Ivins also advised the left to be vigilant about another problem. “I am as serious as a stroke about this,” she said. “You people need to work harder at having fun. You are fun-challenged.”

Besides constituting a healthier approach to life, having fun, said Ivins, “will keep you from becoming disgusted, cynical, bitter, and burned out.” The humorist anticipated that any agitators in the audience might be contemplating deferring her prescription. “There is no use at all in thinking we’ll have fun after we win,” she cautioned. “As a Texas liberal I would like to explain to y’all, [that is] not a good plan.“

Ivins said she takes enouragement from the fact that “at least half of us have noticed this early” that the war in Iraq “is a disaster.” By contrast, she noted that it took many Americans 10 years to realize the Vietnam war was a mistake.
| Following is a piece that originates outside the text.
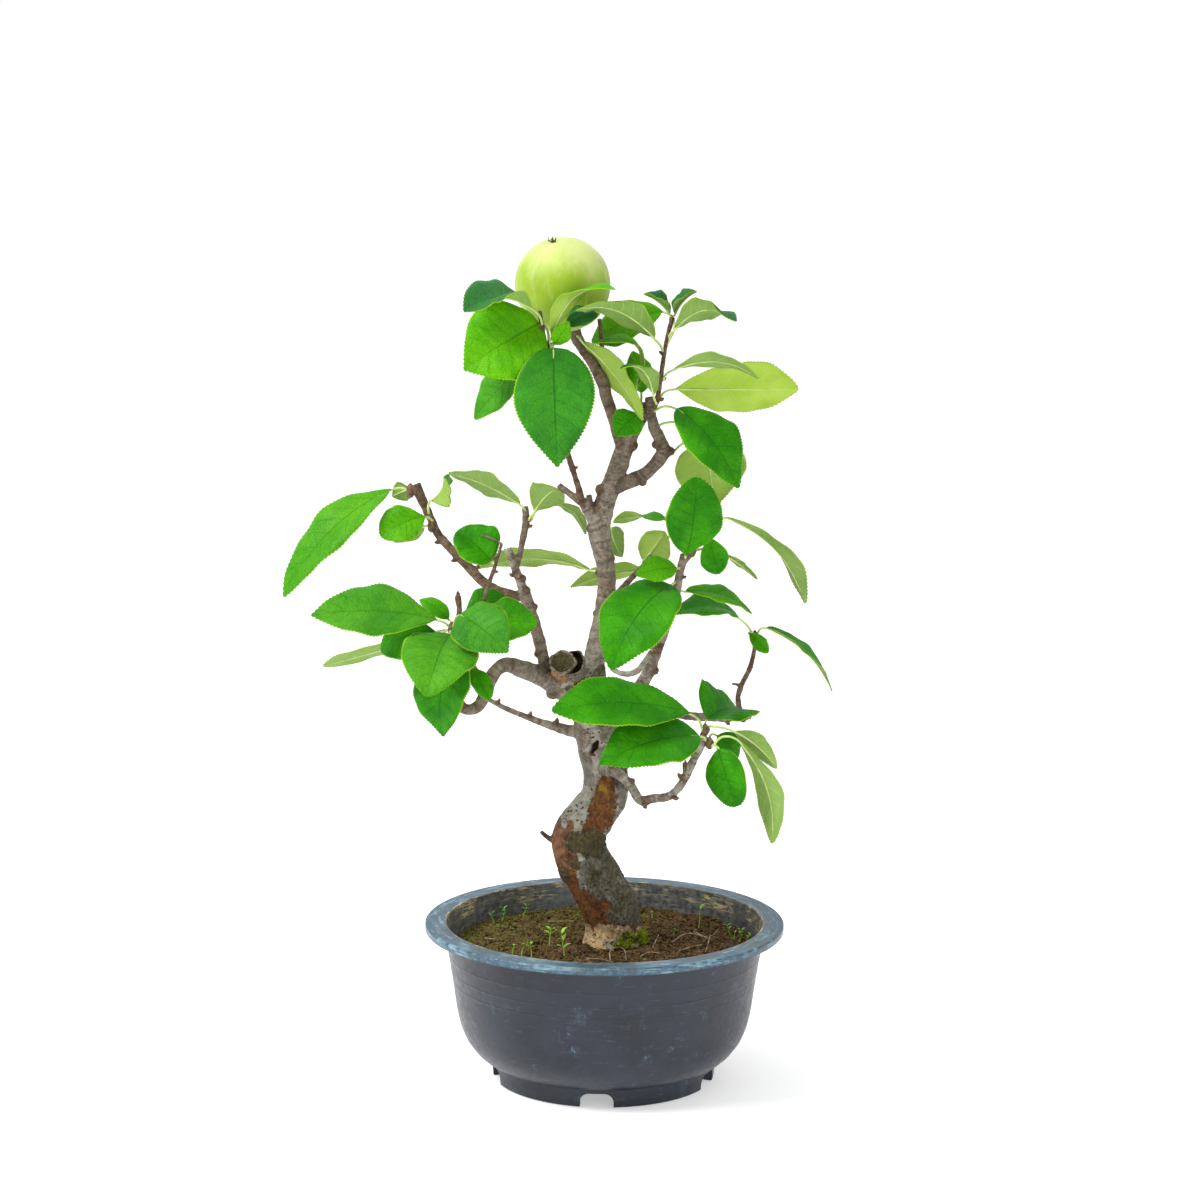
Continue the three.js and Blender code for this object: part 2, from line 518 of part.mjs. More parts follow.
// A round, slightly flattened quince on the leader's end, its calyx up
function fruitSolid() {
  const profile = [[0, -26.5]];
  for (let i = 1; i < FRUIT_RINGS; i++) {
    const angle = Math.PI * (i / FRUIT_RINGS - 0.5);
    const pole = Math.pow(Math.abs(Math.sin(angle)), 8);
    profile.push([FRUIT_RADIUS * Math.cos(angle), FRUIT_RADIUS * Math.sin(angle) * (1 - 0.06 * pole)]);
  }
  profile.push([2.6, 28.6], [2.8, 30.6], [1.2, 29.4], [0, 29]);
  const tilt = new THREE.Euler(THREE.MathUtils.degToRad(10), THREE.MathUtils.degToRad(-12), 0);
  const outline = profile.map(([r, z]) => new THREE.Vector2(r, z));
  const geometry = new THREE.LatheGeometry(outline, FRUIT_SEGMENTS);
  geometry.rotateX(Math.PI / 2);
  geometry.applyMatrix4(new THREE.Matrix4().makeRotationFromEuler(tilt));
  return toSolid(geometry.translate(...placed(FRUIT_CENTRE)));
}

const tree = new THREE.Group();

function addPart(name, solid, surface) {
  const mesh = new THREE.Mesh(toGeometry(solid), surface);
  mesh.name = name;
  tree.add(mesh);
}

const wood = woodSolid(0);
const woodClearance = woodSolid(GAP);
addPart("pot", potSolid(), POT_PLASTIC);
addPart("soil", soilSolid().subtract(woodClearance), SOIL_BROWN);
addPart("trunk_and_branches", wood, BARK);
addPart("fruit", largestPiece(fruitSolid().subtract(woodClearance)), FRUIT_SKIN);
for (const [name, rows] of Object.entries(LEAVES)) {
  addPart(name, largestPiece(spraySolid(name, rows).subtract(woodClearance)), LEAF_GREEN);
}

// The origin is under the middle of the whole tree, which reaches further to one side of its pot
const extent = new THREE.Box3().setFromObject(tree);
tree.position.set(-(extent.min.x + extent.max.x) / 2, -(extent.min.y + extent.max.y) / 2, 0);

export default tree;
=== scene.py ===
from math import cos, hypot, pi, radians, sin

import bpy
import numpy as np
from mathutils import Matrix, Quaternion, Vector, kdtree, noise


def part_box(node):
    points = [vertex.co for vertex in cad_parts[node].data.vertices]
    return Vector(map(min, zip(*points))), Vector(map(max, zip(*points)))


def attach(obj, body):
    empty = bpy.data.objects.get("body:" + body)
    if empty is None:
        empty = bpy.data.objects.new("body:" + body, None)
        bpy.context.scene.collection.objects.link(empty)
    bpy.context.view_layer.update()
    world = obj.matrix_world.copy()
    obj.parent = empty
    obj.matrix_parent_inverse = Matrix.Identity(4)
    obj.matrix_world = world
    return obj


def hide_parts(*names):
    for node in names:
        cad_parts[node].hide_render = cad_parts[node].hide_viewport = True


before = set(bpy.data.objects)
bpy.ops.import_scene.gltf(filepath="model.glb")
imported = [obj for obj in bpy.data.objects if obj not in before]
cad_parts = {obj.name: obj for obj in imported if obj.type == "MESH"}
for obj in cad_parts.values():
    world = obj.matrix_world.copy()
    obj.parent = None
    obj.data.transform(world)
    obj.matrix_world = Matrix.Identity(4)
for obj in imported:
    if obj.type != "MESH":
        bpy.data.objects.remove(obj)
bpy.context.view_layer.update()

# The pot's axis and the viewpoint, which every place on the tree is written against
MM = 0.001
pot_low, pot_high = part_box("pot")
POT_AXIS = Vector(((pot_low[0] + pot_high[0]) / 2, (pot_low[1] + pot_high[1]) / 2, 0))
VIEWPOINT = Vector((-4, -1800, 583))
CAMERA_PITCH = 8.24
CAMERA_ROLL = -0.37
CAMERA_LENS = 82.8
CAMERA_X = -4.4

# Pot, as in the frame
RIM_RADIUS = 120
RIM_TOP = 106
MOUTH_RADIUS = 105.5
WALL = 2.8
FLOOR_TOP = 17
FOOT_RADIUS = 75
FOOT_WIDTH = 7
FOOT_HEIGHT = 12.5
NOTCH_COUNT = 5
NOTCH_WIDTH = 22
NOTCH_HEIGHT = 9.5
NOTCH_TURN = -3.5
NOTCH_BEVEL = 6
POT_SIDES = 160
SOIL_LEVEL = 87.6
SOIL_RISE_AT_TRUNK = 5
SOIL_RADIUS = 101.5

# Wood, as fine as it is remeshed and the share of its faces that is kept
WOOD_VOXEL = 0.76
WOOD_KEPT = 0.65
HOLLOW_DEPTH = 5.0

# Only thin twigs with small joints bear buds: their radius, and the joint's size
THICKEST_BUDDED = 3.4
LARGEST_BUDDED = 2.6

# What lies on the soil: how many pieces, how far out, and how far from the trunk's middle
SKIN_STEPS = 230
CRUMB_COUNT = 3600
CRUMB_CLEARANCE = 19
MOSS_TRIES_ON_TRUNK = 520
MOSS_COUNT = 1500
MOSS_RADIUS = 99
MOSS_CLEARANCE = 20
MOSS_AT_TRUNK = 19.5
MOSS_SPREAD = 4
MOSS_CLIMB = 13
FULL_TURN = 6.28

# Fruit and leaves
FRUIT_RADIUS = 31
FRUIT_CENTRE = (-30, -5, 529)
FRUIT_BLOOM_AND_LIGHT_LOW = 524
FRUIT_BLOOM_AND_LIGHT_HIGH = 556
FRUIT_BASIN = 2.4
FRUIT_SHOULDER = 0.8
FRUIT_FOOT_DIMPLE = 4.2
LEAF_THICKNESS = 0.55
LEAF_FOLD = 14
BLADE_STEPS = 72
BLADE_COLUMNS = 16
VEIN_PAIRS = 8
VEIN_SLANT = 0.17
TOOTH_OUT = 0.62
TOOTH_IN = -0.22
TOOTH_FORWARD = 0.35
THINNEST_BLADE = 0.3
PUCKER = 0.024
RIB_GROOVE = 0.32
EDGE_WAVE = 0.085
EDGE_RIPPLE = 0.03
EDGE_DROOP = 0.16
PETIOLE_RADIUS = 0.85

# One seed for the random draws, and for the noise vectors, which Blender else takes from the clock
SEED = 7
random = np.random.default_rng(SEED)
noise.seed_set(SEED)


# Places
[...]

“The spin we’re getting from the White House — that everything is just lovely and that we’re going to bring a beacon of democracy to Iraq — is such happy horseshit,” said the partisan pundit. “I can barely stand to listen to it, and I spent years listening to the Texas legislature.”

Before Ivins’ lecture, the Mario Savio Young Activist Award was presented to Jason West, the mayor of New Paltz, N.Y., by Lynn Savio Hollander, widow of the Free Speech Movement leader. Since 1998, the board of the Mario Savio Memorial Lecture has recognized a young person (or group) deeply committed to human rights and social justice and who has demonstrated that commitment through effective action. The 27-year-old West founded the Generation Project to train future activists, performed marriages of same-sex couples earlier this year (before the New York State Supreme Court ordered him to cease and desist), and is a longtime environmental and labor activist. He received $4,000, half of which was earmarked for his nonprofit organization.